Description :

The analytical mechanics is traditionally given in the context of dynamics, however, the analogy theory between structural mechanics is established on the basis of analytical mechanics, which implies that the methodology of analytical mechanics applies both for structural mechanics and optimal control. This paper describes analytical mechanics in terms of structural mechanics, and is given the term analytical structural mechanics. As is well- known, a conservative system can be described with the Hamilton system theory, and its characteristic is symplectic conservation, which determines the most important characteristic of a conservative system. The FEM was initiated in structural mechanics, and the symmetry of element stiffness matrix means symplectic conservation. Based on the statement that the element strain energy is a function of the two end displacements, the typical statements of analytical mechanics, i.e. both the Lagrange bracket and Poisson bracket, are derived with mathematical analysis and then the canonical equations, the symplectic duality system, and canonical transformation etc. follow.

Biography:

Professor Zhong was elected as the member of Chinese Academy of Sciences in 1993. He is currently a professor of Engineering Mechanics and the Director of Research Institute of Engineering Mechanics, Dalian University of Technology, Dalian, China.
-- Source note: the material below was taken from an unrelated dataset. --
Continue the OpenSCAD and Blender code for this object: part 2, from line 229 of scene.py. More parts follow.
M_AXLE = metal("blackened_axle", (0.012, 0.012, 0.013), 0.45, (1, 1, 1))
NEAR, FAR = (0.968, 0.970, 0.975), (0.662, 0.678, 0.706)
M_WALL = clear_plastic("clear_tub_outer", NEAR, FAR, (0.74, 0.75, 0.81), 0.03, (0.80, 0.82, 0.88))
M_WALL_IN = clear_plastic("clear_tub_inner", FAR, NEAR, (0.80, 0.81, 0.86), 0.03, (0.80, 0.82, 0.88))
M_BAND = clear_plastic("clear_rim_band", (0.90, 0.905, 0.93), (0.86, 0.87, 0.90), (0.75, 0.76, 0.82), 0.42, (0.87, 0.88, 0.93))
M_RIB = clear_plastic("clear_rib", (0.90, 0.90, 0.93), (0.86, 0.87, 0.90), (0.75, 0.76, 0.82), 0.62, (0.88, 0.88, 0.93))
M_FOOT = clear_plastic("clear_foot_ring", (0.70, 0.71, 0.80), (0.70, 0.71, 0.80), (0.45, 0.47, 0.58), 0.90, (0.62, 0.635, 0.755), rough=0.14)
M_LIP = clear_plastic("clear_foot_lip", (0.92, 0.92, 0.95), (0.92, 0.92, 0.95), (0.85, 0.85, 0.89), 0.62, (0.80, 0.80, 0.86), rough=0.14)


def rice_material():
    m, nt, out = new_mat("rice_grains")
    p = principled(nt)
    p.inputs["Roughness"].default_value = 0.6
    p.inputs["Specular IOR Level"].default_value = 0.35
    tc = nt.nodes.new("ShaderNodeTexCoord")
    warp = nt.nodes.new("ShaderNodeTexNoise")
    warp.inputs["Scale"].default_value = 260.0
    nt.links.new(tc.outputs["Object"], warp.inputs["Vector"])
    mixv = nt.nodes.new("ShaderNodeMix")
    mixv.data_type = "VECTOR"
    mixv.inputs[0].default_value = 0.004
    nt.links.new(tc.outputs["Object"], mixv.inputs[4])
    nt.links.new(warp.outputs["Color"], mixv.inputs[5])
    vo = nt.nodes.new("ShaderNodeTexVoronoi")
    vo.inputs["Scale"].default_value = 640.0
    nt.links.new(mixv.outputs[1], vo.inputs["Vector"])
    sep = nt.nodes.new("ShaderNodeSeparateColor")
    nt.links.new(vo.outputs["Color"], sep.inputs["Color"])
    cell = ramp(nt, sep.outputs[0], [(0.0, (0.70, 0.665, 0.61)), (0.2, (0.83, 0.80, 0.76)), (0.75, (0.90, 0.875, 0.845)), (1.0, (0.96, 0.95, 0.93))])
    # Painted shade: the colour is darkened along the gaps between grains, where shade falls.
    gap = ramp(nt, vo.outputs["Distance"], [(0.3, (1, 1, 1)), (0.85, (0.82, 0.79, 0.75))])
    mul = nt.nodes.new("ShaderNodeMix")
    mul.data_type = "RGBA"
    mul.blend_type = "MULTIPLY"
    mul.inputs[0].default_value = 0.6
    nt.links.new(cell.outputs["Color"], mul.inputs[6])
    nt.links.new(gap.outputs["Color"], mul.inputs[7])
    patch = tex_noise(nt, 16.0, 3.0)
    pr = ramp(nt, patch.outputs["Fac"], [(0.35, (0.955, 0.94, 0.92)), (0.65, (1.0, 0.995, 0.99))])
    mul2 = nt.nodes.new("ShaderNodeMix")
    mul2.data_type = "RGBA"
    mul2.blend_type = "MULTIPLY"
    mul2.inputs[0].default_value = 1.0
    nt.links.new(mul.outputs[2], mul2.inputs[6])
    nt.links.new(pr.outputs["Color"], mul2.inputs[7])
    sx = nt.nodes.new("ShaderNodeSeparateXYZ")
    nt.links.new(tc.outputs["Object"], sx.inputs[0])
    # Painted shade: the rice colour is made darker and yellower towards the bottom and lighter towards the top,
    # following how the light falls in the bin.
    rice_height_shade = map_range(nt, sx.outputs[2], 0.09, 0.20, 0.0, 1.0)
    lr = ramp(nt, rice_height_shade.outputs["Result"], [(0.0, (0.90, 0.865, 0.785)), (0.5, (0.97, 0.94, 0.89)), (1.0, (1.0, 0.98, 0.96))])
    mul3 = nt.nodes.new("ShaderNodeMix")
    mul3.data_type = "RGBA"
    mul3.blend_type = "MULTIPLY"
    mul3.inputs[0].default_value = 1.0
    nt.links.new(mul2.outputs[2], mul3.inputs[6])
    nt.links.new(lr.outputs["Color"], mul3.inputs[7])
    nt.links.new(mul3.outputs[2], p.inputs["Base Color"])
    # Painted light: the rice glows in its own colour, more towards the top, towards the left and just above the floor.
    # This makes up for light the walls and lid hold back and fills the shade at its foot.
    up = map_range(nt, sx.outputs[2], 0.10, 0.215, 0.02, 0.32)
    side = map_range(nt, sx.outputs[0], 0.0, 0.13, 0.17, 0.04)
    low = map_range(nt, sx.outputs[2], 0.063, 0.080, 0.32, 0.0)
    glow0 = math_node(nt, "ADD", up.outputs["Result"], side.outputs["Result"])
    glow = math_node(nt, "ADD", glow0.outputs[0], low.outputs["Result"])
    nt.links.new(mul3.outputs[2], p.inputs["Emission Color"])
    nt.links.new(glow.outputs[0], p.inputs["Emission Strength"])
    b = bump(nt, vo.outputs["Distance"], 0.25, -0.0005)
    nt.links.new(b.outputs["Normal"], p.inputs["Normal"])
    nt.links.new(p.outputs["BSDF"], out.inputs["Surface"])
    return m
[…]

Professor Zhong has been working over a wide range of engineering mechanics including general purpose structural analysis programs based on the multi-level sub-structural analysis technique; Group theory application in structural analysis; Parametric variational principle, parametric quadratic programming for elasto-plastic non-associative flow and Contact problems, etc.; dynamic programming method for the unfavorable loading of highway traffic based on influence function of bridge structure; analogy between computational structural mechanics and optimal control theory, etc.; precise integration method for ODEs; wave propagation along repetitive structure, wave guide problems; electomagnetic wave guide analysis via symplectic mathematics; gyroscopic system vibration; eigenvalue problems of Hamiltonian and symplectic matrices, the symplectic eigenvalue problems; Symplectic solution system for classical elasticity; duality system in applied mechanics and optimal control; symplectic mathematical method in applied mechanics.